Jimmy Cleveland / Rhythm Crazy ( 米 EmArcy MGE-26003 )
この第4作もゴルソンとファーマーが加わり、アレンジはゴルソンのものとジジ・グライスのものが混在している。
第1作や第3作のアーニー・ウィルキンス・オンリーの編曲と雰囲気が違うのは一聴してすぐにわかる。
どこが違うかというと、楽曲が持つ良さがより魅力的に引き立つような編曲に沿って各人の演奏が一直線に進んでいるということに尽きる。

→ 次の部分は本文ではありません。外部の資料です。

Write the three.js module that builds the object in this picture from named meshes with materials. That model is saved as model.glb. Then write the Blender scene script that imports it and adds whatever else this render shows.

変な小細工が感じられず、非常にストレート。そこにヴィヴィッドや柔らかいハーモニーが施されているから、楽曲に美しい輝きがある。
ジャズの場合、アレンジはマイナス要因と捉えられがちだけど、上手くやれば音楽はより豊かなものへと格上げされる。
ハンク・ジョーンズがピアノを弾いているのも、全体がデリケートに仕上がっている要因の1つだ。
アップ・テンポの曲はキレのいい演奏が素晴らしく、スローな曲では幻想的な美しさが表現されおり、全編を通して質の高い音楽になっている。
その一番いい見本が "Our Delight" で、この曲がこんなにいい曲だとはこれを聴くまでは思っていなかった。彼らが演奏するとただのビ・バップの
単調な曲ではなく、美しい名曲に様変わりする。タッド・ダメロンの頭の中では、きっとこんな風に聴こえていたんだろうなと思う。
これを聴くだけでもこのレコードは買う価値がある。
こんな素晴らしい音楽が詰まったレコードがあまり聴かれていないというのは本当にもったいない。もっと広く聴かれるようになればいいのに、
と思う。そうすればジャズという音楽が好きになる人がもっと増えるだろう。レーベル・デザインも可愛らしい。